Shortly after Howe turned twenty, her father also died. She then moved to Boston in hopes of recovering from her loss. In 1843 she married Samuel Gridley Howe (1801–1876), a physician, pioneer teacher of the blind, and reformer. Although some of her Boston friends included poet Henry Wadsworth Longfellow (1807–1882) and essayist Ralph Waldo Emerson (1803–1882), she found Boston society cold and uninviting. About the same time, Howe's views of a woman's role in society began to change. She became outspoken and oftentimes voiced her opinion, although it was not common for women to do so at the time.
A literary career
While in Boston the Howes edited the Commonwealth, an antislavery paper. Howe's first book, a collection of poems, was published in 1854. Afterwards she wrote many volumes of verse, travel descriptions, and essays. None was so popular as her patriotic song, "The Battle Hymn of the Republic," which she composed in a tent one night after visiting military camps during the American Civil War (1861–65; a war fought in the United States between the northern states and the southern states that resulted in the end of slavery in the country). During the war Howe was a strong supporter of the northern states and their antislavery stand. Because of the song she wrote based on her wartime beliefs, she became one of the best-known and most widely honored women in America.
Meanwhile other conflicts drove her to take action in support of peace. As a Francophile, or supporter of France, she was horrified by the Franco-Prussian War (1870–71; a war between France and Prussia, or states that made up what is today Germany). This antiwar view led Howe to become president of the American Branch of the Woman's International Peace Association in 1871.
The women's movement
After the American branch of the peace association failed, Howe began working to concern the nation's women on issues concerning the homefront. She helped found the New England Woman's Club in 1868. That same year she organized the New England Woman Suffrage Association and later the American Woman Suffrage Association. (Suffrage is the right to vote.) These two ground-breaking associations pushed for a woman's right to vote in America.
New York feminists (fighters for women's rights), led by Susan B. Anthony (1820–1906) and Elizabeth Cady Stanton (1815–1902), wanted the cause to embrace many social and political issues, from marriage questions to labor unions. More conservative Boston feminists, including Howe and Lucy Stone (1818–1893), focused on women's rights alone. The conservative Boston feminists encouraged men to join the movement, whereas the New Yorkers believed that men limited the organization's efforts. For more than twenty years these differences divided the movement into two organizations: the American Woman Suffrage Association and the Stanton-Anthony National Woman Suffrage Association.
Eventually the National came around to the American's point of view, and the two associations united in 1890 as the National American Woman Suffrage Association.
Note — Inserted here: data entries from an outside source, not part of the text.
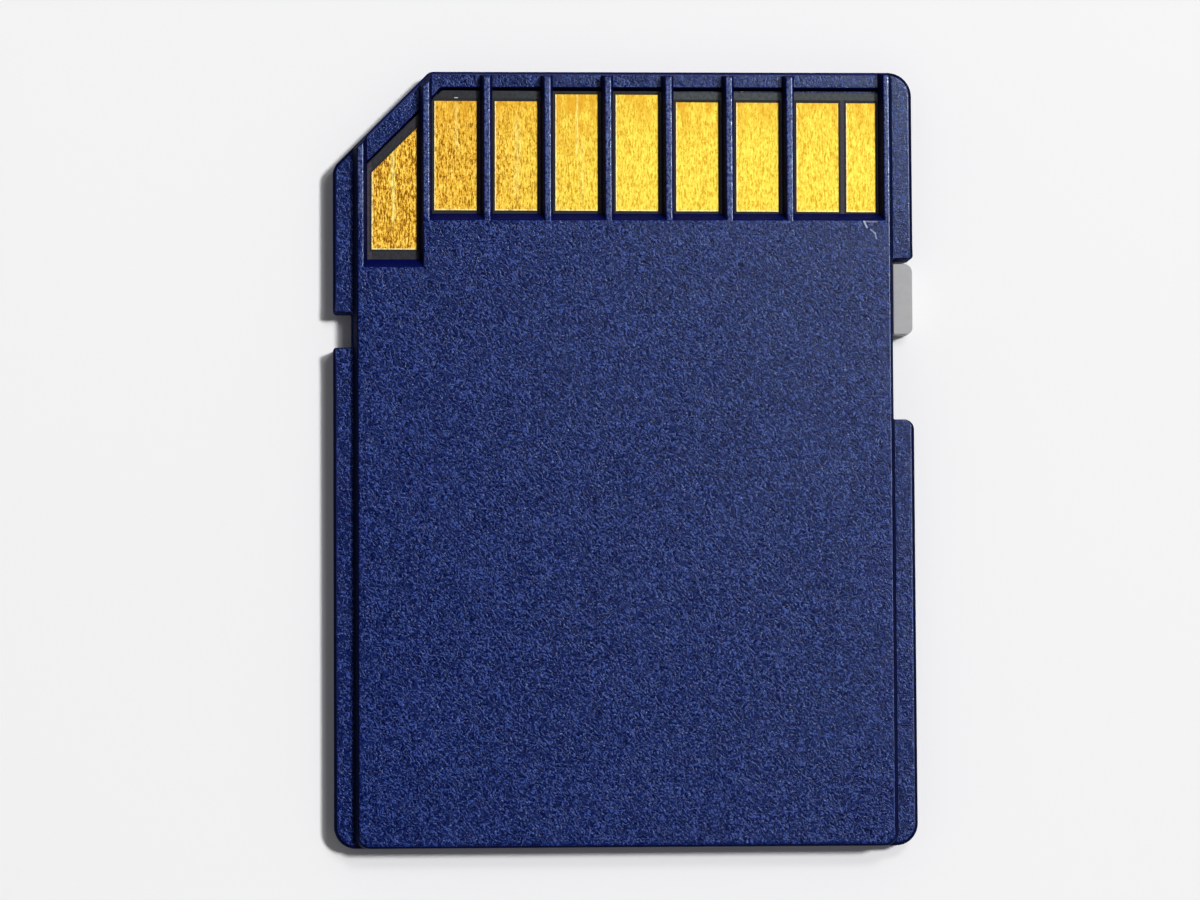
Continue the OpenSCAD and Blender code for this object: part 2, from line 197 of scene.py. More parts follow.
# ---------------------------------------------------------------- outlines
def footprint():
    """The card's outline with both notches. Profile: radius of the top edge, radius of the bottom edge."""
    rail, small, none = (RAIL_R, 0.15), (0.045, 0.04), (0.004, 0.04)
    half, mouth = (0.145, 0.12), (0.10, 0.09)   # rounding tapers towards the mouths of the small notch corners
    p = Path()
    p.arc(-11.1, -15.1, 0.9, 180, 270, 14, rail, rail)
    p.to(-10.70, -16, 0.09, 0.15).to(-10.45, -16, 0.0, 0.15)
    p.to(10.45, -16, 0.09, 0.15).to(10.70, -16, *rail)
    p.arc(11.1, -15.1, 0.9, 270, 360, 14, rail, rail)
    p.arc(12 - 0.42, GUARD_Y0 - 0.42, 0.42, 0, 90, 10, rail, small)
    p.arc(GUARD_X + 0.1, GUARD_Y0 + 0.1, 0.1, 270, 180, 4, small, none)
    p.arc(GUARD_X + 0.18, GUARD_Y1 - 0.18, 0.18, 180, 90, 5, none, small)
    p.arc(11.86, GUARD_Y1 + 0.14, 0.14, 270, 360, 6, small, mouth)
    p.to(12, GUARD_Y1 + 0.38, *half).to(12, GUARD_Y1 + 0.62, *rail)
    p.arc(11, 15, 1.0, 0, 90, 16, rail, rail)
    p.arc(-8 + 0.1657, 15.6, 0.4, 90, 135, 5, rail, rail)
    p.arc(-11.3, 11.71, 0.7, 135, 180, 7, rail, rail)
    p.to(-12, 6.62, *half).to(-12, 6.38, *mouth)
    p.arc(-11.86, 6.14, 0.14, 180, 270, 6, mouth, small)
    p.arc(-11.31, 5.94, 0.06, 90, 0, 3, small, small)
    p.arc(-11.31, 4.61, 0.06, 0, -90, 3, small, small)
    p.arc(-11.86, 4.41, 0.14, 90, 180, 6, small, mouth)
    p.to(-12, 4.17, *half).to(-12, 3.93, *rail)
    return p


def keyed_area(half, rear, front, key_in, r):
    """Outline at a distance inside the front end and the keying cut."""
    c = 24 - key_in * math.sqrt(2)
    t = r * math.tan(math.radians(22.5))
    p = Path()
    z = (0.0,)
    p.arc(-half + r, rear + r, r, 180, 270, 4, z, z).arc(half - r, rear + r, r, 270, 360, 4, z, z)
    p.arc(half - r, front - r, r, 0, 90, 4, z, z)
    p.arc(front - c + t, front - r, r, 90, 135, 3, z, z)
    p.arc(-half + r, c - half - t, r, 135, 180, 3, z, z)
    return p


def top_outline():
    """The raised face with its ribs as fingers. Profile: lean of the wall over its height, radius of its top edge."""
    side, back, win, key_win = (BODY_LEAN, 0.075), (0.0, 0.2), (0.16, 0.06), (0.14, 0.06)
    rear, key_rear, end = (0.33, 0.06), (0.37, 0.06), (0.12, 0.09)
    flank = (RIB_LEAN, 0.065)
    x1, y0 = BODY_X, -15.994
    p = Path()
    p.arc(-x1 + 0.5, y0 + 0.5, 0.5, 180, 270, 10, side, back)
    p.arc(x1 - 0.5, y0 + 0.5, 0.5, 270, 360, 10, back, side)
    # Front end of the right-hand wall
    p.arc(x1 - 0.1, 15.82 - 0.1, 0.1, 0, 90, 4, side, (0.10, 0.08))
    p.to(LAST_X, 15.82, *win)
    p.to(LAST_X, REAR_Y, *rear)
    for i in range(6, 0, -1):
        a, b = RIB_X + i * PITCH + RIB_TOP / 2, RIB_X + i * PITCH - RIB_TOP / 2
        p.to(a, REAR_Y, *flank).to(a, 15.72, *end).to(b, 15.72, *flank).to(b, REAR_Y, *rear)
    a, b = RIB_X + RIB_TOP / 2, RIB_X - RIB_TOP / 2
    c = 24 - 0.3 * math.sqrt(2)
    p.to(a, REAR_Y, *flank).to(a, a + c - 0.03, 0.2, 0.08)
    p.to(b, b + c, *flank).to(b, KEY_REAR_Y, *key_rear)
    c = 24 - 0.17 * math.sqrt(2)
    p.to(KEY_X, KEY_REAR_Y, *key_win).to(KEY_X, KEY_X + c, 0.11, 0.08)
    p.to(-x1, -x1 + c, *side)
    return p


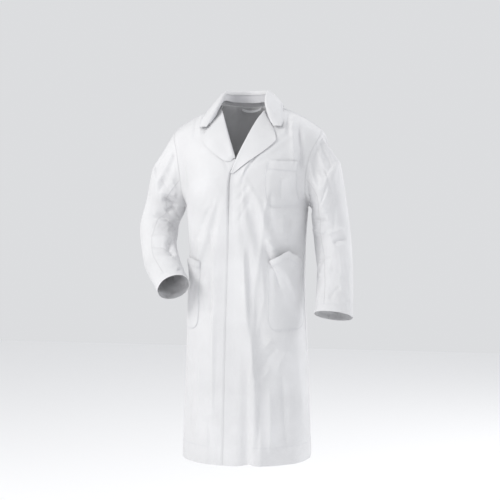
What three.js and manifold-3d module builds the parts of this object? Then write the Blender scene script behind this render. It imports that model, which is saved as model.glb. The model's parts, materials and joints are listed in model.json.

Although Howe's careful strategy was adopted, it was another thirty years before women were given the right to vote under the Nineteenth Amendment to the Constitution, in 1920.
In 1908 Howe was the first woman elected to the American Academy of the Arts and Letters, an organization for famed artists and writers. She died on Oct. 17, 1910, in Newport, Rhode Island. She is remembered chiefly for "The Battle Hymn," in some ways the least of her accomplishments. Yet there is justice in this. She wrote it to help free the slaves, and later it became the anthem of the women's suffrage movement. Even later it was used by civil rights workers. In 1968, when the funeral train for Senator Robert Kennedy (1925–1968) carried his body from New York City to Washington, D.C., "The Battle Hymn" was sung by mourners.